::: Given data :::
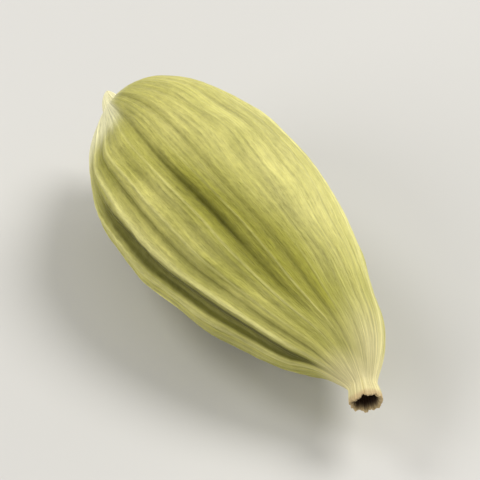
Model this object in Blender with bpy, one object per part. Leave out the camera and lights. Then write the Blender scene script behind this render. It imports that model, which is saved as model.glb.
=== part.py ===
"""Dried green cardamom pod, whole and closed, lying on its side.

One grown piece: a plump three-lobed husk with lengthwise ribs, the pointed remnant of the
fruit stalk at its broad end (-X), and at its tapering end (+X) the beak, whose flared rim is
where the dried flower broke off. Metres, +Z up, the origin under the pod's middle.
"""

import math

import bmesh
import bpy

MM = 0.001

# Driving sizes of the whole pod
POD_LENGTH = 18.6 * MM  # along its middle line
POD_RADIUS = 3.78 * MM

# Husk, between the stalk remnant and the beak
HUSK_START = -8.46 * MM
HUSK_END = 8.78 * MM
WIDEST_EXPONENT = 0.775  # puts the widest place at 0.41 of the husk's length
PLUMPNESS = 0.63  # below 1 the ends are blunter than a sine arch
BEAK_DROP = math.radians(2)  # the pod lies with its lighter end a little lower
JOIN_SHARPNESS = 3  # how closely the husk's ends run into the stalk remnant and the beak

# Stalk remnant and beak
STALK_LENGTH = 1.90 * MM
STALK_RADIUS = 0.90 * MM
STALK_POINT = 0.62  # below 1 its tip is rounder than a cone's
NECK_RADIUS = 0.54 * MM
RIM_RADIUS = 0.65 * MM
FLARE_LENGTH = 0.80 * MM
CUP_DEPTHS = (0.03 * MM, 0.22 * MM, 0.38 * MM, 0.42 * MM)  # the broken tube's hollow, rim inwards
CUP_SHARES = (0.70, 0.55, 0.32, 0.0)  # of the rim's radius

# The beak turns to one side of the husk's straight middle line, and the stalk leans away
TURN_ANGLE = math.radians(205)  # around the pod, where 0 is +Y and 90 degrees is up
BEAK_TURN = 0.95 * MM
BEAK_TURN_START = 6.2 * MM
STALK_TURN = -0.28 * MM
STALK_TURN_START = -8.2 * MM

# At the broad end the sections lean, so one shoulder stands out past the root of the stalk
SHOULDER_LEAN = 0.14
SHOULDER_LEAN_START = -3.5 * MM
SHOULDER_LEAN_END = -8.0 * MM

# There the skin on the upper face tapers towards the stalk instead
ROOT_ANGLE = math.radians(140)
ROOT_TAPER = 0.32  # share of the radius
ROOT_SHARPNESS = 6
ROOT_TAPER_START = -5.2 * MM
ROOT_TAPER_END = -8.2 * MM

# Three lobes, each over one chamber of seeds: where its seam runs, and how far it stands out
SEAM_ANGLES = tuple(math.radians(a) for a in (43, 171, 285))
LOBE_HEIGHTS = (0.155, 0.145, 0.055)  # shares of the radius; the pod lies on the flattest lobe
LOBE_SHARPNESS = 5
LOBE_BASE = 0.945

# The face between the two high lobes has sunk along one line as the pod dried
HOLLOW_ANGLE = math.radians(118)
HOLLOW_DEPTH = 0.05  # share of the radius
HOLLOW_SHARPNESS = 40

# Ribs from one seam to the next, with a furrow between each two
RIB_WIDTHS = (1.08, 1.08, 1.02, 1.14, 0.96, 0.84, 1.08)
FURROW_STRENGTHS = (0.30, 0.26, 0.45, 0.85, 0.34, 0.50)
SEAM_STRENGTHS = (0.45, 1.00, 0.50)
FURROW_DEPTH = 0.27 * MM  # at the husk's widest
FURROW_FADE = 1.5  # above 1 the furrows get shallower faster than the pod gets thinner
RIB_ROUNDNESS = 0.85
RIB_UNEVENNESS = 0.14
RIB_TWIST = math.radians(5)
RIB_WANDER = math.radians(0.8)
WANDER_SPACING = 7.5 * MM

# Seeds that press on the husk from inside, as a faint swell
SWELL = 0.05 * MM
SWELL_SPACING = 3.3 * MM

FLAT_DEPTH = 0.32 * MM  # how much of the underside is pressed flat where the pod lies

COLUMNS_PER_RIB = 4
OUTER_RINGS = 42


def clear_scene():
    for obj in list(bpy.data.objects):
        bpy.data.objects.remove(obj, do_unlink=True)


def smooth_share(value, low, high):
    """0 below low, 1 above high, and an even slope at both."""
    share = min(1.0, max(0.0, (value - low) / (high - low)))
    return share * share * (3 - 2 * share)


def husk_radius(x):
    share = (x - HUSK_START) / (HUSK_END - HUSK_START)
    if not 0 < share < 1:
        return 0.0
    return POD_RADIUS * math.sin(math.pi * share**WIDEST_EXPONENT) ** PLUMPNESS


def tip_radius(x):
    """Radius of the stalk remnant on the -X side, and of the beak on the +X side."""
    if x < 0:
        from_tip = min(1.0, max(0.0, (x + POD_LENGTH / 2) / STALK_LENGTH))
        return STALK_RADIUS * from_tip**STALK_POINT
    flare = smooth_share(x, POD_LENGTH / 2 - FLARE_LENGTH, POD_LENGTH / 2)
    return NECK_RADIUS + (RIM_RADIUS - NECK_RADIUS) * flare


def joined_radius(x):
    """The husk's radius and the tips' run into each other, without a corner."""
    husk, tip = husk_radius(x), tip_radius(x)
    return (husk**JOIN_SHARPNESS + tip**JOIN_SHARPNESS) ** (1 / JOIN_SHARPNESS)


def pod_profile():
    """(x, radius) of every ring, from the stalk's tip to the beak's rim and into its hollow."""
    rings = []
    for i in range(OUTER_RINGS + 1):
        x = -POD_LENGTH / 2 * math.cos(math.pi * i / OUTER_RINGS)
        rings.append((x, joined_radius(x)))
    for depth, share in zip(CUP_DEPTHS, CUP_SHARES):
        rings.append((POD_LENGTH / 2 - depth, RIM_RADIUS * share))
    return rings


def lobe_ribs(k):
    """(widths of the ribs, strengths of the furrows beside them) from seam k to the next."""
    uneven = [1 + RIB_UNEVENNESS * math.sin(5 * k * i) for i in range(1, len(RIB_WIDTHS) + 1)]
    widths = [width * share for width, share in zip(RIB_WIDTHS, uneven)]
    inner = [strength * share**2 for strength, share in zip(FURROW_STRENGTHS, uneven)]
    return widths, [SEAM_STRENGTHS[k], *inner, SEAM_STRENGTHS[(k + 1) % len(SEAM_ANGLES)]]


def rib_columns():
    """(angle, rise, furrow strength) of every column: rise is 0 in a furrow and 1 on a crest."""
    columns = []
    for k, angle in enumerate(SEAM_ANGLES):
        span = (SEAM_ANGLES[(k + 1) % len(SEAM_ANGLES)] - angle) % math.tau
        widths, strengths = lobe_ribs(k)
        for rib, width in enumerate(widths):
            turn = width * span / sum(widths)
            for step in range(COLUMNS_PER_RIB):
                across = step / COLUMNS_PER_RIB
                rise = math.sin(math.pi * across) ** RIB_ROUNDNESS
                strength = strengths[rib] if across < 0.5 else strengths[rib + 1]
                columns.append((angle + turn * across, rise, strength))
            angle += turn
    return columns


def lobe_share(angle):
    """The section's radius at this angle, as a share of the pod's."""
    bumps = (
        height * math.exp(LOBE_SHARPNESS * (math.cos(angle - seam) - 1))
        for seam, height in zip(SEAM_ANGLES, LOBE_HEIGHTS)
    )
    hollow = HOLLOW_DEPTH * math.exp(HOLLOW_SHARPNESS * (math.cos(angle - HOLLOW_ANGLE) - 1))
    return LOBE_BASE + sum(bumps) - hollow


def turn_of_tips(x):
    """How far the middle line has left the straight one at x, and its slope there."""
    if x > BEAK_TURN_START:
        turn, start, tip = BEAK_TURN, BEAK_TURN_START, POD_LENGTH / 2
    elif x < STALK_TURN_START:
        turn, start, tip = STALK_TURN, STALK_TURN_START, -POD_LENGTH / 2
    else:
        return 0.0, 0.0
    share = (x - start) / (tip - start)
    return turn * share**2, 2 * turn * share / (tip - start)


def root_taper(x, angle):
    around = math.exp(ROOT_SHARPNESS * (math.cos(angle - ROOT_ANGLE) - 1))
    return ROOT_TAPER * around * smooth_share(-x, -ROOT_TAPER_START, -ROOT_TAPER_END)


def skin_radius(x, radius, column):
    """Distance of the skin from the middle line: lobes, furrows and the swell of the seeds."""
    angle, rise, strength = column
    huskiness = (husk_radius(x) / joined_radius(x)) ** JOIN_SHARPNESS if radius > 0 else 0
    lobes = 1 + (lobe_share(angle) - root_taper(x, angle) - 1) * huskiness
    furrow = FURROW_DEPTH * strength * (1 - rise) * (radius / POD_RADIUS) ** FURROW_FADE
    wave = math.sin(math.tau * x / SWELL_SPACING + 2 * angle) * math.sin(3 * angle + 1)
    return radius * lobes - furrow + SWELL * wave * huskiness


def surface_point(x, radius, column):
    """One point of the skin, placed around the middle line and square to it."""
    out = skin_radius(x, radius, column)
    wander = RIB_WANDER * math.sin(math.tau * x / WANDER_SPACING + 5 * column[0])
    angle = column[0] + RIB_TWIST * x / POD_LENGTH + wander - TURN_ANGLE
    side, slope = turn_of_tips(x)
    tilt = math.hypot(1, slope)
    lean = SHOULDER_LEAN * smooth_share(-x, -SHOULDER_LEAN_START, -SHOULDER_LEAN_END)
    along = x + out * math.cos(angle) * (lean - slope / tilt)
    side += out * math.cos(angle) / tilt
    across = out * math.sin(angle)
    y = side * math.cos(TURN_ANGLE) - across * math.sin(TURN_ANGLE)
    z = side * math.sin(TURN_ANGLE) + across * math.cos(TURN_ANGLE)
    return along, y, z - x * math.tan(BEAK_DROP)


def shape_pod(bm, rings, columns):
    """Moves the points of a unit sphere, poles on Z, onto the pod's skin."""
    for vert in bm.verts:
        from_pole = math.pi - math.acos(max(-1.0, min(1.0, vert.co.z)))
        x, radius = rings[round(from_pole / math.pi * (len(rings) - 1))]
        around = round(math.atan2(vert.co.y, vert.co.x) / math.tau * len(columns))
        vert.co = surface_point(x, radius, columns[around % len(columns)])


def rest_on_flat_spot(bm):
    """Presses the underside flat, then puts the origin on it, under the middle of the pod."""
    floor = min(vert.co.z for vert in bm.verts) + FLAT_DEPTH
    for vert in bm.verts:
        vert.co.z = max(vert.co.z, floor)
    xs = [vert.co.x for vert in bm.verts]
    ys = [vert.co.y for vert in bm.verts]
    middle = ((min(xs) + max(xs)) / 2, (min(ys) + max(ys)) / 2, floor)
    bmesh.ops.translate(bm, verts=bm.verts, vec=[-place for place in middle])


def husk_material():
    material = bpy.data.materials.new("green_husk")
    material.use_nodes = True
    shader = material.node_tree.nodes["Principled BSDF"]
    shader.inputs["Base Color"].default_value = (0.43, 0.41, 0.13, 1)
    shader.inputs["Roughness"].default_value = 0.62
    shader.inputs["Metallic"].default_value = 0.0
    return material


def make_pod(collection):
    rings = pod_profile()
    columns = rib_columns()
    bm = bmesh.new()
    bmesh.ops.create_uvsphere(bm, u_segments=len(columns), v_segments=len(rings) - 1, radius=1)
    shape_pod(bm, rings, columns)
    rest_on_flat_spot(bm)
    mesh = bpy.data.meshes.new("pod")
    bm.to_mesh(mesh)
    bm.free()
    mesh.shade_smooth()
    mesh.materials.append(husk_material())
    collection.objects.link(bpy.data.objects.new("pod", mesh))


def main():
    clear_scene()
    collection = bpy.data.collections.new("cardamom_pod")
    bpy.context.scene.collection.children.link(collection)
    make_pod(collection)


main()
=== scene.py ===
import math
from types import SimpleNamespace

import bpy
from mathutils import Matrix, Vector


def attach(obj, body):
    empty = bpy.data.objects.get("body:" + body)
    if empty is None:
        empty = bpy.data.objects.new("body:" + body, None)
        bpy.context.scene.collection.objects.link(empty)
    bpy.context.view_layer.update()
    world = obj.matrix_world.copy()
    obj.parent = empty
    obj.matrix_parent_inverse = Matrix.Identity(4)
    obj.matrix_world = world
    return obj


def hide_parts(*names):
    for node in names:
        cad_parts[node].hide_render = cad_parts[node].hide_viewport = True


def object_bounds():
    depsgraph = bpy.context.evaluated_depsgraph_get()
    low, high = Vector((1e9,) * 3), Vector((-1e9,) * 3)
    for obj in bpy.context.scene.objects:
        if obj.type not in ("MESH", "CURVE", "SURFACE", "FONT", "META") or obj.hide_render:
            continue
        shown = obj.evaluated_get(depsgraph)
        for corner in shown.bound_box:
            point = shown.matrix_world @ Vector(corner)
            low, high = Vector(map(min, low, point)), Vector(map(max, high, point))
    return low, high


# A dried green cardamom pod lying on its side. The husk's own shape follows one rule: a profile
# along the pod, three lobes and twenty-one ribs around it. Geometry Nodes lay a fine grid on it.
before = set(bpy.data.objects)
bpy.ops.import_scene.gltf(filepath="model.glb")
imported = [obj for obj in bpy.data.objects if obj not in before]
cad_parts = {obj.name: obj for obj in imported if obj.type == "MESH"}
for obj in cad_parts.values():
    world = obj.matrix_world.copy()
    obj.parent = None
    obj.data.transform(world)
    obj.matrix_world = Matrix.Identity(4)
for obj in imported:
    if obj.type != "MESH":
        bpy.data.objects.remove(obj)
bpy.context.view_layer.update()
print("frame loaded")

mm = 0.001
noiseSpread = 2.6  # Blender's noise keeps near its middle; this spreads it over about -1 to 1
nearlyOne = 0.99999  # keeps a cosine inside the range of the arc cosine
mixSockets = {"factor": 0, "first": 6, "second": 7, "result": 2}  # of a Mix node for colours
stageCollection = bpy.context.scene.collection


class Term:
    # one socket of a node tree, used like a number: each operation on it adds its Math node
    def __init__(self, graph, socket):
        self.graph = graph
        self.socket = socket

    def output(self, name):
        return Term(self.graph, self.socket.node.outputs[name])

    def __add__(self, other):
        return self.graph.math("ADD", self, other)

    def __radd__(self, other):
        return self.graph.math("ADD", other, self)

    def __sub__(self, other):
        return self.graph.math("SUBTRACT", self, other)

    def __rsub__(self, other):
        return self.graph.math("SUBTRACT", other, self)

    def __mul__(self, other):
        return self.graph.math("MULTIPLY", self, other)

    def __rmul__(self, other):
        return self.graph.math("MULTIPLY", other, self)

    def __truediv__(self, other):
        return self.graph.math("DIVIDE", self, other)

    def __rtruediv__(self, other):
        return self.graph.math("DIVIDE", other, self)

    def __pow__(self, other):
        return self.graph.math("POWER", self, other)

    def __neg__(self):
        return self.graph.math("MULTIPLY", self, -1)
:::
## Exercise goal:
Exactly the lines from the one holding "return material" through the one holding "if obj.type not" should be printed, ends included.

## Task solution:
    return material


def make_pod(collection):
    rings = pod_profile()
    columns = rib_columns()
    bm = bmesh.new()
    bmesh.ops.create_uvsphere(bm, u_segments=len(columns), v_segments=len(rings) - 1, radius=1)
    shape_pod(bm, rings, columns)
    rest_on_flat_spot(bm)
    mesh = bpy.data.meshes.new("pod")
    bm.to_mesh(mesh)
    bm.free()
    mesh.shade_smooth()
    mesh.materials.append(husk_material())
    collection.objects.link(bpy.data.objects.new("pod", mesh))


def main():
    clear_scene()
    collection = bpy.data.collections.new("cardamom_pod")
    bpy.context.scene.collection.children.link(collection)
    make_pod(collection)


main()
=== scene.py ===
import math
from types import SimpleNamespace

import bpy
from mathutils import Matrix, Vector


def attach(obj, body):
    empty = bpy.data.objects.get("body:" + body)
    if empty is None:
        empty = bpy.data.objects.new("body:" + body, None)
        bpy.context.scene.collection.objects.link(empty)
    bpy.context.view_layer.update()
    world = obj.matrix_world.copy()
    obj.parent = empty
    obj.matrix_parent_inverse = Matrix.Identity(4)
    obj.matrix_world = world
    return obj


def hide_parts(*names):
    for node in names:
        cad_parts[node].hide_render = cad_parts[node].hide_viewport = True


def object_bounds():
    depsgraph = bpy.context.evaluated_depsgraph_get()
    low, high = Vector((1e9,) * 3), Vector((-1e9,) * 3)
    for obj in bpy.context.scene.objects:
        if obj.type not in ("MESH", "CURVE", "SURFACE", "FONT", "META") or obj.hide_render:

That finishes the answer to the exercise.